Your task is to locate every line holding the string "pose" and to copy each of them.
* start Material to process *
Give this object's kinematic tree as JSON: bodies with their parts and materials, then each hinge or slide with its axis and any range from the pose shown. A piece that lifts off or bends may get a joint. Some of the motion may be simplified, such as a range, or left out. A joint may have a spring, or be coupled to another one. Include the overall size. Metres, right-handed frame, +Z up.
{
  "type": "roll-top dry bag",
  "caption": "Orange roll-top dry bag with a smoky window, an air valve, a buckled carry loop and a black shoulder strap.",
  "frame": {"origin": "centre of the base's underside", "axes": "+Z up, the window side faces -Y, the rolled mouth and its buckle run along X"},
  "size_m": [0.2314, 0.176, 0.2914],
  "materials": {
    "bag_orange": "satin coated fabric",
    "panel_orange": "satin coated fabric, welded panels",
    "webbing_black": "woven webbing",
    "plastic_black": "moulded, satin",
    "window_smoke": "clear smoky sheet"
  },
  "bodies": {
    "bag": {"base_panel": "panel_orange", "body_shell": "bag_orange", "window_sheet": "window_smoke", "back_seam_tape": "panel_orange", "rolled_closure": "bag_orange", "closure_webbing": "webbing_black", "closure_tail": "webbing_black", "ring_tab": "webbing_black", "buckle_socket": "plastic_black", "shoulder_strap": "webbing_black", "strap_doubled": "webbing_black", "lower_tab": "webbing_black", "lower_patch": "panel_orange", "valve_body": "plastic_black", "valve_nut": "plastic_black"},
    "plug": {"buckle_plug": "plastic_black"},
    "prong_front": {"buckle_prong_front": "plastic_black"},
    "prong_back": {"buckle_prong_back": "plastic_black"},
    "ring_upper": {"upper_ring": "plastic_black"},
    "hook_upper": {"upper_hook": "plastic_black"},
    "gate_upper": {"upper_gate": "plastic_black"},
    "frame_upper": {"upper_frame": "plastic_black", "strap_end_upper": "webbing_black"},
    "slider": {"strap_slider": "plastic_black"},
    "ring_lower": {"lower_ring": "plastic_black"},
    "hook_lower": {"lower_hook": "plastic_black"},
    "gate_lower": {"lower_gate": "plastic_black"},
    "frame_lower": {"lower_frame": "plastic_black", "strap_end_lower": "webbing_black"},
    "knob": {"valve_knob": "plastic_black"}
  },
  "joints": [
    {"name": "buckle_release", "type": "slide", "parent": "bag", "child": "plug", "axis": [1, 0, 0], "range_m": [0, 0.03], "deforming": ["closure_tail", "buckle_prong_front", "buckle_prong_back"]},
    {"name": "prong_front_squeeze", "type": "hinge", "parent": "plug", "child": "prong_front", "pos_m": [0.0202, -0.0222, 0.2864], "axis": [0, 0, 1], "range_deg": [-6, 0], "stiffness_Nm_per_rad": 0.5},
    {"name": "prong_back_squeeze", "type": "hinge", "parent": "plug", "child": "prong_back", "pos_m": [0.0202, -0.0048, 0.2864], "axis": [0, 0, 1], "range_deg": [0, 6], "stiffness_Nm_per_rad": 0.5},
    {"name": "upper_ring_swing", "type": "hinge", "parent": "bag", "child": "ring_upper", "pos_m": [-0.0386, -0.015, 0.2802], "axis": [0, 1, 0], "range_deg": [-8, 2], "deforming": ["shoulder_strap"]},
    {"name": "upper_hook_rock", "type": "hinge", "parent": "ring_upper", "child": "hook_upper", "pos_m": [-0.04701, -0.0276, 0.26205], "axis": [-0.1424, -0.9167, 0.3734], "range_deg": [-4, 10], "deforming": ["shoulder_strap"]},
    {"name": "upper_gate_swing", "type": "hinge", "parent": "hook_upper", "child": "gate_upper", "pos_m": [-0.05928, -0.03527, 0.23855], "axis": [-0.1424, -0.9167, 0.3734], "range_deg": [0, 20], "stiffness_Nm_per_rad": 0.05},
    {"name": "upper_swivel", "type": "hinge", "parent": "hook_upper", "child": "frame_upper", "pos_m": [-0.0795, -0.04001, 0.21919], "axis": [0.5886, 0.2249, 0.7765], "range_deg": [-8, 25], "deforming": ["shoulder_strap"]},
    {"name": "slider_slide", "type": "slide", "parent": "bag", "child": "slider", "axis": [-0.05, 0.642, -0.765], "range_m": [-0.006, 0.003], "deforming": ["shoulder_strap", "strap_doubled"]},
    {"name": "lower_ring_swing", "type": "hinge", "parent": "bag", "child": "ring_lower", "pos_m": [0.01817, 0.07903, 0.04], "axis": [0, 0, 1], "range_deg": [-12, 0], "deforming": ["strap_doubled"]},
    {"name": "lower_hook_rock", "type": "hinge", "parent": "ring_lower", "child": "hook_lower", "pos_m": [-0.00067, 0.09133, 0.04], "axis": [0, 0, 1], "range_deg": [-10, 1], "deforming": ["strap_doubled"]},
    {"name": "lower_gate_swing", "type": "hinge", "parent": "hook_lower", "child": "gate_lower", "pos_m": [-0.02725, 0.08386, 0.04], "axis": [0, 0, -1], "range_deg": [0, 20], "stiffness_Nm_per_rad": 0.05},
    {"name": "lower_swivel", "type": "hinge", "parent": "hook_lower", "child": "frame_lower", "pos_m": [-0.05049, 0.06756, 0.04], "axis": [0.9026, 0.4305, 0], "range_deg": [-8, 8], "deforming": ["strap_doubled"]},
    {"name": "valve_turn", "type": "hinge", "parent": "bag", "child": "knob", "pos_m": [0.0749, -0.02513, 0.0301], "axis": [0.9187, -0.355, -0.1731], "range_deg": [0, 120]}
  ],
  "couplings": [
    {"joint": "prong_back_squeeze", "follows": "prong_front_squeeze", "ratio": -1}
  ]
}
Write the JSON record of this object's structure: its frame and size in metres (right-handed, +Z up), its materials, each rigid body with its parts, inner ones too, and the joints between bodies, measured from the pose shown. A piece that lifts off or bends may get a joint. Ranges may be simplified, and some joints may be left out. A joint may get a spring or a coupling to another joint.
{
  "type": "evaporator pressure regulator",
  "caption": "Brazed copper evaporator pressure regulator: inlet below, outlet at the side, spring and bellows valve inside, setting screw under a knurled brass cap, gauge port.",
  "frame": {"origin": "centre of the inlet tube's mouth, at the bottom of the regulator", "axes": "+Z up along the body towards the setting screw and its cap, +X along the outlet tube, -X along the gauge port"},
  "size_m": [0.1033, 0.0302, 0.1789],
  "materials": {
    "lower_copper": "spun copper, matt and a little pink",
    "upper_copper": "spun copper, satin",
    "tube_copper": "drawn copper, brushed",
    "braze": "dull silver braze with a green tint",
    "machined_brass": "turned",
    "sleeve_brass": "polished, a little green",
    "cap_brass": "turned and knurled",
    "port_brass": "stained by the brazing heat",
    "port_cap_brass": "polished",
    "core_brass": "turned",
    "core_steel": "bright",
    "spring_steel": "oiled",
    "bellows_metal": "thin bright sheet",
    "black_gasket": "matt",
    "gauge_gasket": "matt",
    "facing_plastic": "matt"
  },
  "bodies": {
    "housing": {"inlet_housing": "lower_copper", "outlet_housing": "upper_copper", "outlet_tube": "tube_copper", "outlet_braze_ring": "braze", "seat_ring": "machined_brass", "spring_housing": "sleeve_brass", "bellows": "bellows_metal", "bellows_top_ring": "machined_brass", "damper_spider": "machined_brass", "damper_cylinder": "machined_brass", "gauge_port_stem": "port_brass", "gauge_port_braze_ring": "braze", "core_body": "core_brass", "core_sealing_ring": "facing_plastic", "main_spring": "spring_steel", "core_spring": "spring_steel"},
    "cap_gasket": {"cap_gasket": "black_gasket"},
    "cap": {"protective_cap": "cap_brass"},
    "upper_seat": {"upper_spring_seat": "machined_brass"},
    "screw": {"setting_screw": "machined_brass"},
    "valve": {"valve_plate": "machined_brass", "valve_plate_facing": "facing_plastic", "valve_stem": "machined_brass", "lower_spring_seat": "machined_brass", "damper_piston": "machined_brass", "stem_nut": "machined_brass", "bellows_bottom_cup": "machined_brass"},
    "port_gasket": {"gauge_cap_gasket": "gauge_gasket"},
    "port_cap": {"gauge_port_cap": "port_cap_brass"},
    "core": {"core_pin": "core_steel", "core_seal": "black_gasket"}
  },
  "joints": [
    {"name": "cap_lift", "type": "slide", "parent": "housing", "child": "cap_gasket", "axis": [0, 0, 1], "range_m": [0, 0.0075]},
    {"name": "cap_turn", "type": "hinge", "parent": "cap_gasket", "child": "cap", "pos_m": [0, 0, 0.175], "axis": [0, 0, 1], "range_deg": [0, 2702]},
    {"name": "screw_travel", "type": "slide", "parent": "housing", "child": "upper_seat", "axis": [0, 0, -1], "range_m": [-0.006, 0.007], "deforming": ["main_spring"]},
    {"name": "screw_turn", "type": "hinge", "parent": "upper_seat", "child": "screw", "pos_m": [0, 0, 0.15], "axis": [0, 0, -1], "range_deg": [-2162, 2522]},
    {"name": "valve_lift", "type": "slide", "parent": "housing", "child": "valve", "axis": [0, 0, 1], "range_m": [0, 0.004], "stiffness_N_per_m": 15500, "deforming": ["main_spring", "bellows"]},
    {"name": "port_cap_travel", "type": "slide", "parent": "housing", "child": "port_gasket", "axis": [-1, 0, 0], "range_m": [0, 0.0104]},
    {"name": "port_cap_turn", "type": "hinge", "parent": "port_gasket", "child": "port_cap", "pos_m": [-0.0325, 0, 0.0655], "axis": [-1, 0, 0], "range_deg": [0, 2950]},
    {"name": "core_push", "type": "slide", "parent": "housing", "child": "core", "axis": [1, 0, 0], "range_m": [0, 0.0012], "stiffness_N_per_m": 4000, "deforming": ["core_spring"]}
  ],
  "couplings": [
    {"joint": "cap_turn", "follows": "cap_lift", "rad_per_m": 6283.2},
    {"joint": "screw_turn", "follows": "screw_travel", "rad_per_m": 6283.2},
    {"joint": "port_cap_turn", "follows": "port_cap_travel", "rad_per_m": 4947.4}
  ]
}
* end Material to process *
_Complete response_
Give this object's kinematic tree as JSON: bodies with their parts and materials, then each hinge or slide with its axis and any range from the pose shown. A piece that lifts off or bends may get a joint. Some of the motion may be simplified, such as a range, or left out. A joint may have a spring, or be coupled to another one. Include the overall size. Metres, right-handed frame, +Z up.
Write the JSON record of this object's structure: its frame and size in metres (right-handed, +Z up), its materials, each rigid body with its parts, inner ones too, and the joints between bodies, measured from the pose shown. A piece that lifts off or bends may get a joint. Ranges may be simplified, and some joints may be left out. A joint may get a spring or a coupling to another joint.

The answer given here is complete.